Maine’s highest court opened the door for the first-ever use of ranked-choice voting in a presidential election on Tuesday, ruling that opponents of the process had failed to collect enough signatures to trigger another statewide referendum.

The Maine Supreme Judicial Court overturned a lower court ruling that would have blocked the use of ranked-choice voting in the presidential contest on Nov. 3. Instead, the state’s high court said the Maine Secretary of State’s Office was justified in invalidating roughly 1,000 petition signatures submitted by the Maine Republican Party for a “people’s veto” of ranked-choice voting.

The court’s ruling on Tuesday is the latest blow to Republicans’ years-long effort to overturn or limit the use of a ranked-choice voting law. It also means Maine will be the first state to use the process in a presidential election, with potential implications for distribution of Maine’s four Electoral College votes in the tight contest between President Trump and Democrat Joe Biden.

“It’s a good day for democracy,” said David Farmer, spokesman for the Committee for Ranked-Choice Voting. “After having to fight for it for a long time … Maine voters are going to get what they want, which is the ability to rank the candidates for president. This is a critical election for the country and the state, and it is good news that this voting reform will be in place.”

It was unclear Tuesday whether Republican officials would appeal the decision with the election just six weeks away.

“We are disappointed in the decision and exploring further options for review by the federal courts to protect Maine voters’ rights to be heard,” Demi Kouzounas, chairwoman of the Maine Republican Party, said in a statement.


Maine residents have voted twice to use the ranked-choice process in most state and federal elections – during the initial ballot question in 2016 and again in a June 2018 referendum reaffirming the law.

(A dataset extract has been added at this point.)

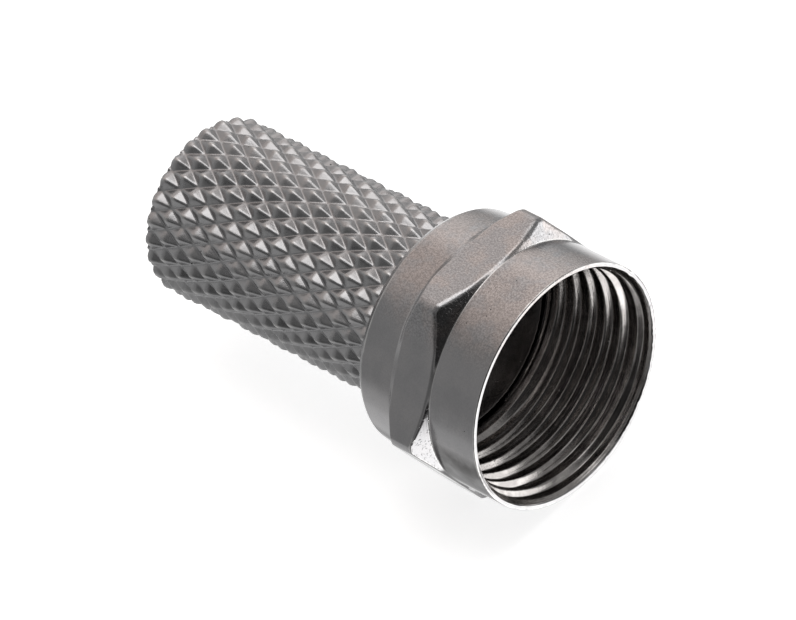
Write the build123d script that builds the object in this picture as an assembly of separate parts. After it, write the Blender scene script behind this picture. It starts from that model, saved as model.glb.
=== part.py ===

Deputy Secretary of State Julie Flynn holds the door open for workers rolling a cart carrying blue ballot boxes into a counting room to start 2nd Congressional District ranked-choice voting tabulation in the Cross State Office Building in Augusta in July. Maine’s supreme court has cleared the way for a ranked-choice tabulation in the presidential election this fall. Joe Phelan/Kennebec Journal Buy this Photo

Under the system, voters have the option of ranking candidates in their order of preference in races with three or more contenders. If no candidate receives more than 50 percent on the first tally, the candidate at the bottom is eliminated and their supporters’ votes are given to whoever those voters marked as their second choice. That process continues until one candidate wins the majority of the remaining vote pool.

In June 2018, Gov. Janet Mills emerged as the winner of a ranked-choice tabulation in the seven-person Democratic primary for governor. Five months later, Democratic challenger Jared Golden surged past incumbent Republican Rep. Bruce Poliquin to win the 2nd Congressional District seat following a ranked-choice runoff.

This November, Maine voters will have their choice of five presidential candidates: Trump, Biden, Green Party nominee Howie Hawkins, Libertarian Party candidate Jo Jorgensen and the Alliance Party’s Rocky De La Fuente.

Recent polls show Biden with a sizable lead over Trump statewide. But Maine is one of only two states that can split its Electoral College votes between candidates rather than using a winner-take-all system.

The Trump campaign has been hoping for at least a repeat performance of 2016 when he picked up one elector by winning Maine’s 2nd Congressional District. But with five candidates in a ranked-choice election, the math could become even more challenging for Trump.


Ranked-choice voting also could be a factor in Maine’s closely watched U.S. Senate race between incumbent Republican Sen. Susan Collins, Democrat Sara Gideon and independents Lisa Savage and Max Linn.

Leaders of the Maine Republican Party staunchly oppose ranked-choice voting but have, to date, failed to overturn the law either at the ballot box or in the courts despite repeated attempts.

The current push aimed to limit the use of ranked-choice voting by asking voters if they wanted to overturn the 2019 state law allowing the process during presidential contests.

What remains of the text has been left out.